Ownership illusion versus registry dependency

Despite decades of near-universal usage, RIR allocations are not sovereign property rights backed by enforceable law — they are registrations subject to the policies and governance choices of private entities operating in specific jurisdictions. That creates structural vulnerabilities that most network operators rarely consider until they are forced to. A recent analysis on registry governance notes that many operators mistakenly believe they “own” their IP addresses; in reality, registry entries can be altered or challenged under certain policy conditions or legal pressures.

This dynamic means that IP address holders depend on the continuity and integrity of registries — not just for allocation, but for long-term operational certainty. If a registry’s policies shift, or if it faces legal, financial or political disruption, the consequences can directly affect the entities that rely on those addresses for business continuity.


Case study: AFRINIC’s governance turmoil

The African Regional Internet Registry, AFRINIC, illustrates the registry-layer risk vividly. In the early 2020s, AFRINIC became embroiled in a protracted legal dispute with a member company, Cloud Innovation Ltd, over IPv4 allocation and leasing practices. The dispute escalated into a series of court orders that froze millions of addresses, leading to the dissolution of the registry’s board and a period of uncertain governance and receivership.


For organisations depending on addresses allocated by AFRINIC, this instability posed not just policy uncertainty but real operational challenges. The registry’s governance crisis exposed how jurisdictional law and institutional risk can disrupt IP address continuity — a stark example of how the registry layer can impact holders beyond simple allocation.


Structural weaknesses in RIR governance

  1. Geopolitical and jurisdictional fragmentation
    Each RIR operates under different legal systems, meaning policy or legal actions in one jurisdiction can affect registrations across borders.

  2. Policy variation and inconsistency
    Transfer rules, fees, lock-in periods and leasing policies differ widely between registries, shaping incentives and potential exposure for organisations holding resources in different regions. For example, recent data suggests RIPE NCC’s policy flexibility has attracted larger blocks, while restrictive policies in LACNIC have caused net outflows of IPv4 space.

  3. Lack of enforceable property rights
    Unlike licensed spectrum or land titles, IP address registrations lack uniform global enforceability — they can be challenged, changed or revoked under policy frameworks that are ultimately discretionary.

  4. Concentration and dependency
    A handful of registries manage critical addressing infrastructure.

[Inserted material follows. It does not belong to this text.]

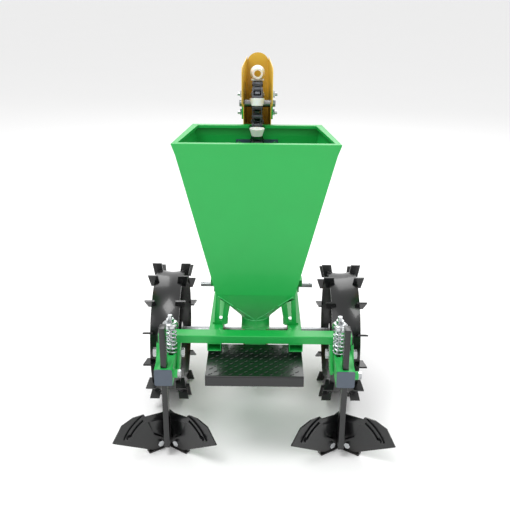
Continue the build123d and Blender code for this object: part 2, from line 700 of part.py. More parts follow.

A failure, governance misstep, or external intervention at one registry could have cascading effects across operators relying on those resources.


Expert perspectives on registry risk

Technical governance observers stress the importance of recognising these structural risks. In recent research, academics highlight that RIR delegations remain essential for routing and global uniqueness, yet inaccuracies or inconsistencies in registration records can have measurable operational impacts, including misrouting and inefficiencies.

This scientific framing reinforces the argument that registration data integrity and governance stability are critical to the functioning of the internet, and that risk at this layer is not theoretical but operational.



Towards more resilient models

Some technologists propose alternatives to the traditional registry model. As discussed in recent analysis at heng.lu, distributed ledger technologies (DLT) could decentralise IP address registration, guaranteeing uniqueness algorithmically and reducing reliance on single organisations subject to jurisdictional constraints.

Under a DLT model, each network operator could hold cryptographically verifiable records of their resources, with replication across a global system rather than dependency on a small set of registries. This would reduce bureaucratic bottlenecks and structural failure points.

The key idea is not to eliminate registries but to embed resilience and verifiable ownership into the system itself, ensuring that critical internet infrastructure rests on more robust foundations.


Balancing innovation with accountability

While decentralised models offer promise, they must still align with the fundamental requirements of global interoperability and governance. The RIR system’s multistakeholder policy development remains a valuable aspect of internet governance — but it needs reinforcement and operational safeguards to reduce structural risk.

Documents such as the evolving RIR Governance Document aim to codify expectations for recognition, operation and even possible derecognition of registries, adding clarity but not eliminating jurisdictional exposure.


What organisations should watch

For network operators and businesses holding IP address assets, the takeaway is clear: the reliability of those resources depends not only on technical configuration but on governance stability, policy certainty, and institutional continuity.

Address holders must:

  • Understand the policies governing their allocations
  • Monitor registry governance initiatives and reforms
  • Plan for operational continuity when registry systems face challenges
  • Evaluate alternatives that reduce dependency on single registry entities

Hosts, ISPs, and large enterprises should treat registry governance as part of their risk management framework, not a back-office detail.


FAQs

1. What is the registry layer in internet governance?

The registry layer refers to organisations like RIRs that coordinate allocation and registration of IP addresses and AS numbers under regional policies.

2. Do I truly own my IP address block?

Holders have rights under registry policy agreements, but these are not property rights guaranteed by enforceable law; they depend on governance compliance and registry continuity.

3. How can registry governance affect my network?

Policy changes, institutional instability or legal disputes at a registry can affect renewal, transfers or operational recognition of address blocks.

4. Are there alternatives to traditional registry models?

Emerging proposals include decentralised registry approaches using distributed ledger technology to embed uniqueness and ownership more robustly.

5. What risk management steps should organisations take?

Monitor registry policies, engage in RIR communities, and consider contractual frameworks or technological models that reduce structural exposure.